Look for the string "axes" in every line, and copy each line that has it.

DATA FOR THIS TASK:

--------------------------------

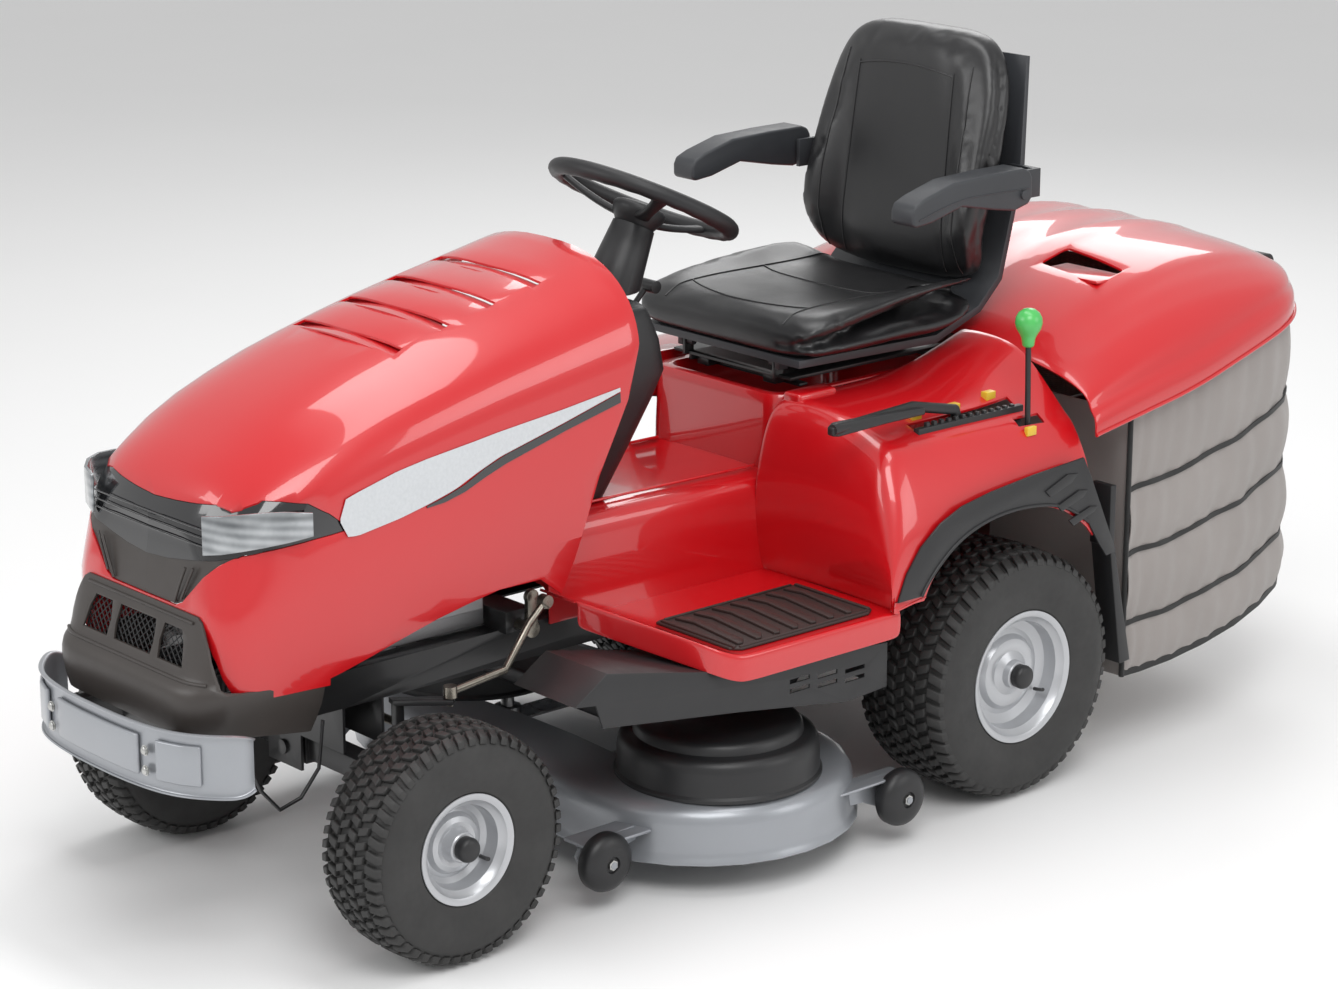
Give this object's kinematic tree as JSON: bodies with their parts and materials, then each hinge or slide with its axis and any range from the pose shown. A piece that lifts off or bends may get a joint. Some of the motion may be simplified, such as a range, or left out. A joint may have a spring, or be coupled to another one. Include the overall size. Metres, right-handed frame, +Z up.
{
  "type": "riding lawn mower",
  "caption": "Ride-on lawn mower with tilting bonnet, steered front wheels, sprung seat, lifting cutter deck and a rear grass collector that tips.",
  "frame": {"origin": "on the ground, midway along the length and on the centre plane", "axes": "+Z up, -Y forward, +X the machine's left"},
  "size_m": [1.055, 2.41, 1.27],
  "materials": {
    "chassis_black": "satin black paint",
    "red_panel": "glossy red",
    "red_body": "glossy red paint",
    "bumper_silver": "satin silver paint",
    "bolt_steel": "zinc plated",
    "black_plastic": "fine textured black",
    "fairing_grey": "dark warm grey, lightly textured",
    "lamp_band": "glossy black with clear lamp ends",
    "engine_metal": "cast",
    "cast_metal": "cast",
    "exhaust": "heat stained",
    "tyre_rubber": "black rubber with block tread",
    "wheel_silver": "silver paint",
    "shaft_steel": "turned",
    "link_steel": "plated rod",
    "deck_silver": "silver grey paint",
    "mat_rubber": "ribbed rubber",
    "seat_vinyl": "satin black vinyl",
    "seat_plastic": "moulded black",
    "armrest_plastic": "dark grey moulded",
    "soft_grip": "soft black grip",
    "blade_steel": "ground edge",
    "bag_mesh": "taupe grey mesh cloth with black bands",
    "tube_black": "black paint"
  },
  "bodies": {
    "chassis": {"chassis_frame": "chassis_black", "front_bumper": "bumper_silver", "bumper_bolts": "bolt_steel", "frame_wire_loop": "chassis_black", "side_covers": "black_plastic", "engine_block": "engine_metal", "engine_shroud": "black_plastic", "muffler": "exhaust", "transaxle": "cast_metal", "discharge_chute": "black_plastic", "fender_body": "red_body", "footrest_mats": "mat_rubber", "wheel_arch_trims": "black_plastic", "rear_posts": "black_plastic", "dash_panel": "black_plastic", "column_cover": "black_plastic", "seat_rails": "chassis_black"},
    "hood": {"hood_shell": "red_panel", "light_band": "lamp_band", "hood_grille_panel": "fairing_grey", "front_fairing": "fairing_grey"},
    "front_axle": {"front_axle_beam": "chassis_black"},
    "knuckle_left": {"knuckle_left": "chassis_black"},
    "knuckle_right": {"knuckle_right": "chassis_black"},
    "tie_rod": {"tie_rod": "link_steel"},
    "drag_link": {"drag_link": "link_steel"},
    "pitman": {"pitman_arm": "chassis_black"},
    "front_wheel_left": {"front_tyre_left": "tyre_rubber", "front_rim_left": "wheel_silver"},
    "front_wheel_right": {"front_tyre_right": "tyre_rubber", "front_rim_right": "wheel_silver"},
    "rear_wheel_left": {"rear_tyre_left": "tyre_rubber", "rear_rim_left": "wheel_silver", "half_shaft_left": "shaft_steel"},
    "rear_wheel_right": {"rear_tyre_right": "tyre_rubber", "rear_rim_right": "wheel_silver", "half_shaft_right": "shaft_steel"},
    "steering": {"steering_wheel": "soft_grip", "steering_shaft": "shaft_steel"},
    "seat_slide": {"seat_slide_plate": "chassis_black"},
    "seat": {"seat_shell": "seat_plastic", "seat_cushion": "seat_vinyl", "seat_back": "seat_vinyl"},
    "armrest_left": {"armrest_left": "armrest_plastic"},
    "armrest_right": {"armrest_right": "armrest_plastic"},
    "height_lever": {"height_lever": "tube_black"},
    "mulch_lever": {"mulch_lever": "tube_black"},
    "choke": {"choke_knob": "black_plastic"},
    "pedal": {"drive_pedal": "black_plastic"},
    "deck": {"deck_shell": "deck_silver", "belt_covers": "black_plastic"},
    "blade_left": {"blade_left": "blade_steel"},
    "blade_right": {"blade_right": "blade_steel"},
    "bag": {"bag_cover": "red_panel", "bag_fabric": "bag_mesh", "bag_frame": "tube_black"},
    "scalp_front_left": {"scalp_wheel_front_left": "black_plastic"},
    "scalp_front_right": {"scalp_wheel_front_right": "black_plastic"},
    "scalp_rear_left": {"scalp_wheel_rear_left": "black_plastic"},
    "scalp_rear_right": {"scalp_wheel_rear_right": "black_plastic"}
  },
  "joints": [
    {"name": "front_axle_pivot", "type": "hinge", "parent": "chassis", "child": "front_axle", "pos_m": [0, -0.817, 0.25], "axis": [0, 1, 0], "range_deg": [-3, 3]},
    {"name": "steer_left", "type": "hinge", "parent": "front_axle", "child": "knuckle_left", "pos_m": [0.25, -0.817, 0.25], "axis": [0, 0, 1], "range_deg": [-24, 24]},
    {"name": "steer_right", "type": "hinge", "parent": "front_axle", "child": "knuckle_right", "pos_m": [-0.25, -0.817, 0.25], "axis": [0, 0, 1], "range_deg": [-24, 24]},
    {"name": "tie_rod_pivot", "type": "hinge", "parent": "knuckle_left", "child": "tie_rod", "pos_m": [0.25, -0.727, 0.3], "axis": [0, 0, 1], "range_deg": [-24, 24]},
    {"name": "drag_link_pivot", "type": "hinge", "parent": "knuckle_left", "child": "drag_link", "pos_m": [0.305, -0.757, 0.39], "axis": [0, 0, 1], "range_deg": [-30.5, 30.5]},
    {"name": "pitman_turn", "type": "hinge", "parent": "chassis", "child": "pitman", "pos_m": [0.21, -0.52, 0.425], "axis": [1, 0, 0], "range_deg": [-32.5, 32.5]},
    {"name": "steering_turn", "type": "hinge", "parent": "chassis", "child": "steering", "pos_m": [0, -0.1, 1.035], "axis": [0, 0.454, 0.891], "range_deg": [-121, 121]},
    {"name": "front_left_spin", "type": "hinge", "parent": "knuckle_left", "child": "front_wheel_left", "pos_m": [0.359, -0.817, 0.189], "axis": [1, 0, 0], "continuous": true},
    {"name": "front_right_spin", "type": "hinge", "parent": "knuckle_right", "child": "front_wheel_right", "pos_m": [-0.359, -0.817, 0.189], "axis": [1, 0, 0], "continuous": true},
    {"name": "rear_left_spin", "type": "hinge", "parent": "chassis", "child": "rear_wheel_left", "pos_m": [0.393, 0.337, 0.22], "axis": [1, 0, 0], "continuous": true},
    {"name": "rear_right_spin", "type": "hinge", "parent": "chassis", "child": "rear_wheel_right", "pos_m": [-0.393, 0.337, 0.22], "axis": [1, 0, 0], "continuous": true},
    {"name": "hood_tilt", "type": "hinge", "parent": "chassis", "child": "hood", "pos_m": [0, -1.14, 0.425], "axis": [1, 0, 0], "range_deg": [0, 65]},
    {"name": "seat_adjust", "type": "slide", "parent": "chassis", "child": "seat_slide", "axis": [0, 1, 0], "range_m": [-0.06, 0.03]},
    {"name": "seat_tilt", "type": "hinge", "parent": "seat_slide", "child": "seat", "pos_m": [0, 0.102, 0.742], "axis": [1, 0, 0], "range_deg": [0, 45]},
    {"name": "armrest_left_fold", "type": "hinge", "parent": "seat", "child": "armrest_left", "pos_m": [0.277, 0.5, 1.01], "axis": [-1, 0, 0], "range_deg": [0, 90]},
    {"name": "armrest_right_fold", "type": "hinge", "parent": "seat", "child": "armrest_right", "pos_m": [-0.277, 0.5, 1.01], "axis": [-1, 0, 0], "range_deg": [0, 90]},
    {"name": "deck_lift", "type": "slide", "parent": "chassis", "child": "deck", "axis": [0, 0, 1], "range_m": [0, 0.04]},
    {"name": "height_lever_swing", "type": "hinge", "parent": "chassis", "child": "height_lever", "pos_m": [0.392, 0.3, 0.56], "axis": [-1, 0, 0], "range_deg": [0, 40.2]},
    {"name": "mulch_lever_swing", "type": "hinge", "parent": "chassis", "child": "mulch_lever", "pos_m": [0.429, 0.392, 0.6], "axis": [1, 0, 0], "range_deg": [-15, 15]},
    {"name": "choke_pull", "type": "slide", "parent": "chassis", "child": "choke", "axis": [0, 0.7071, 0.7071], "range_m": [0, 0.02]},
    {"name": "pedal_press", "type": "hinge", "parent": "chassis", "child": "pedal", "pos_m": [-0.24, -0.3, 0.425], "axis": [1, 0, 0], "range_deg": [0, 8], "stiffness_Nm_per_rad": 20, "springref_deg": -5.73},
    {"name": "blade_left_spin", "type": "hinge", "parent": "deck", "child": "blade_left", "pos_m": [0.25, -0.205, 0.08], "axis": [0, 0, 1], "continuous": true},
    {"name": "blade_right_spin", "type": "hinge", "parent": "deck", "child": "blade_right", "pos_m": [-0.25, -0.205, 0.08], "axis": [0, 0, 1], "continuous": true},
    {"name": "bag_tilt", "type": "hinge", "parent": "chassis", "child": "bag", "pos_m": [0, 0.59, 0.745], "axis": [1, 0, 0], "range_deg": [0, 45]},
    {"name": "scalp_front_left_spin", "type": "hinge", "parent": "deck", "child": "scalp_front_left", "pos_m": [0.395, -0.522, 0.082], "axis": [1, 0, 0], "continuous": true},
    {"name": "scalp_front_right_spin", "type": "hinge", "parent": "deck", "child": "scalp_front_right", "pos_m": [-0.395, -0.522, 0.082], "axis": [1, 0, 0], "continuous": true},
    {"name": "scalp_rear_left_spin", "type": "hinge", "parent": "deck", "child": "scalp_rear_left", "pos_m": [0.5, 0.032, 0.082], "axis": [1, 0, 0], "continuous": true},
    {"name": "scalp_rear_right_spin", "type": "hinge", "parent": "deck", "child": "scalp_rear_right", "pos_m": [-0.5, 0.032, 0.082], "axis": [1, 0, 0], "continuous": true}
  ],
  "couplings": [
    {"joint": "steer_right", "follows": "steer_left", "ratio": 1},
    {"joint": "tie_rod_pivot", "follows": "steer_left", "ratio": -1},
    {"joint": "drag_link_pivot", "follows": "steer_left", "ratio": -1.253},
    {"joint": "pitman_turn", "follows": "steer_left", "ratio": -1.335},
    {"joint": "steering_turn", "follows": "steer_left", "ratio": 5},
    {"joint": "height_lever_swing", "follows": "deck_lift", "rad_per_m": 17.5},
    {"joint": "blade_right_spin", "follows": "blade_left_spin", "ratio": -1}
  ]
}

--------------------------------

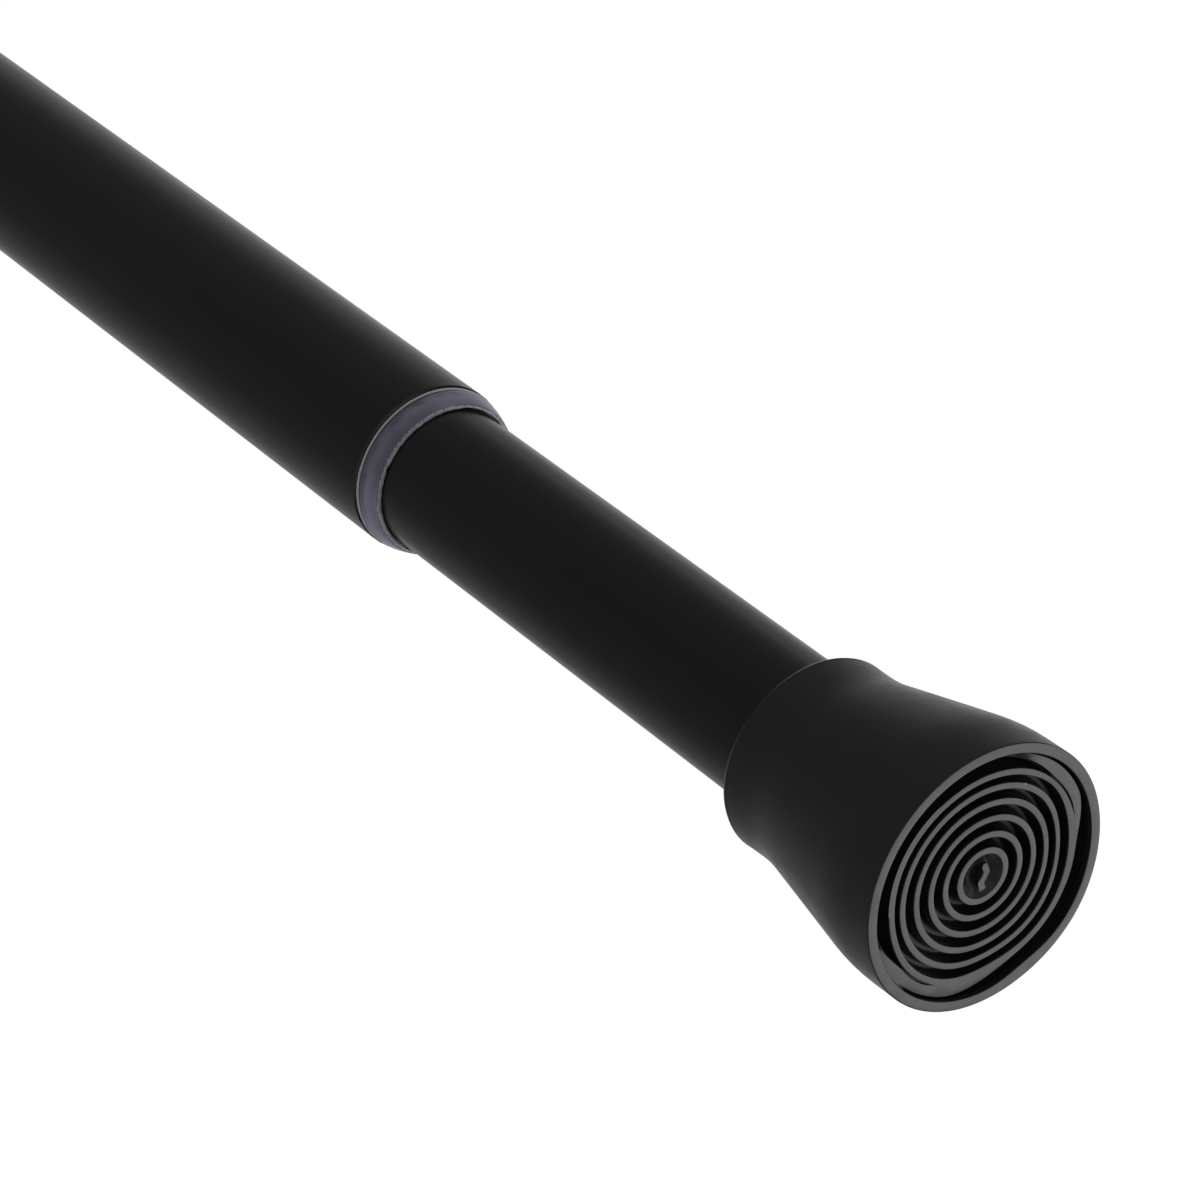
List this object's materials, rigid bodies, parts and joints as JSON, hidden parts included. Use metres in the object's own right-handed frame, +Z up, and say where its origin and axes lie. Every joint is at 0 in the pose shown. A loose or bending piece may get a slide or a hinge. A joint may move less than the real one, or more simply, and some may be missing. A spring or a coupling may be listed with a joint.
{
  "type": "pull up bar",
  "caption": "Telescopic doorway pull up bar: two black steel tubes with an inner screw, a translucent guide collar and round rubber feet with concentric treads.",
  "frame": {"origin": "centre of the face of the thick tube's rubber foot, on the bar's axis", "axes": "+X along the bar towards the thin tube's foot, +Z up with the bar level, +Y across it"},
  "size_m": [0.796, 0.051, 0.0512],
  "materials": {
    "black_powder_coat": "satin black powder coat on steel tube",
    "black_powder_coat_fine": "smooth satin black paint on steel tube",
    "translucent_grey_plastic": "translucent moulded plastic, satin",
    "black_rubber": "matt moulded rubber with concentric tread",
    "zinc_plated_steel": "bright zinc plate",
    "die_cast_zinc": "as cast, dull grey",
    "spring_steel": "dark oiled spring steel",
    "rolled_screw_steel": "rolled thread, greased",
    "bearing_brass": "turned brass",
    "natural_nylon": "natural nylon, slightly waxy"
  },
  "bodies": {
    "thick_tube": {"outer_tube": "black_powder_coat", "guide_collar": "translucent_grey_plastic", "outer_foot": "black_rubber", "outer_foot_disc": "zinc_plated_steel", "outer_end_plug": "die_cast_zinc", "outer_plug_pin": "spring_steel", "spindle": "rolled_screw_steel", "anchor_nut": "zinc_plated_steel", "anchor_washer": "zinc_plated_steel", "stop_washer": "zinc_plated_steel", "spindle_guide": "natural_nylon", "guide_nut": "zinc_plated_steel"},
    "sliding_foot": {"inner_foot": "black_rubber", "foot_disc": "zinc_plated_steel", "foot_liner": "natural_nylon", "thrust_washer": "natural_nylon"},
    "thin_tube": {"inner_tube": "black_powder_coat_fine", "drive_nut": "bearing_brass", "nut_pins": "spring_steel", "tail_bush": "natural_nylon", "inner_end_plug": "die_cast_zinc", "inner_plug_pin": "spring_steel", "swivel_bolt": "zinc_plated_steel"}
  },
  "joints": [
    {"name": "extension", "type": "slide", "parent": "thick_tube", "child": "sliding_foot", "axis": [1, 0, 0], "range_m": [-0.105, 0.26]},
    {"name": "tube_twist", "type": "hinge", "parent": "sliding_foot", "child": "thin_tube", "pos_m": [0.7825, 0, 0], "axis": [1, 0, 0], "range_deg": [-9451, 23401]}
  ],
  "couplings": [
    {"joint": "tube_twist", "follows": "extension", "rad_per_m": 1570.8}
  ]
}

--------------------------------

SOLUTION TO THIS TASK:
  "frame": {"origin": "on the ground, midway along the length and on the centre plane", "axes": "+Z up, -Y forward, +X the machine's left"},
List this object's materials, rigid bodies, parts and joints as JSON, hidden parts included. Use metres in the object's own right-handed frame, +Z up, and say where its origin and axes lie. Every joint is at 0 in the pose shown. A loose or bending piece may get a slide or a hinge. A joint may move less than the real one, or more simply, and some may be missing. A spring or a coupling may be listed with a joint.
  "frame": {"origin": "centre of the face of the thick tube's rubber foot, on the bar's axis", "axes": "+X along the bar towards the thin tube's foot, +Z up with the bar level, +Y across it"},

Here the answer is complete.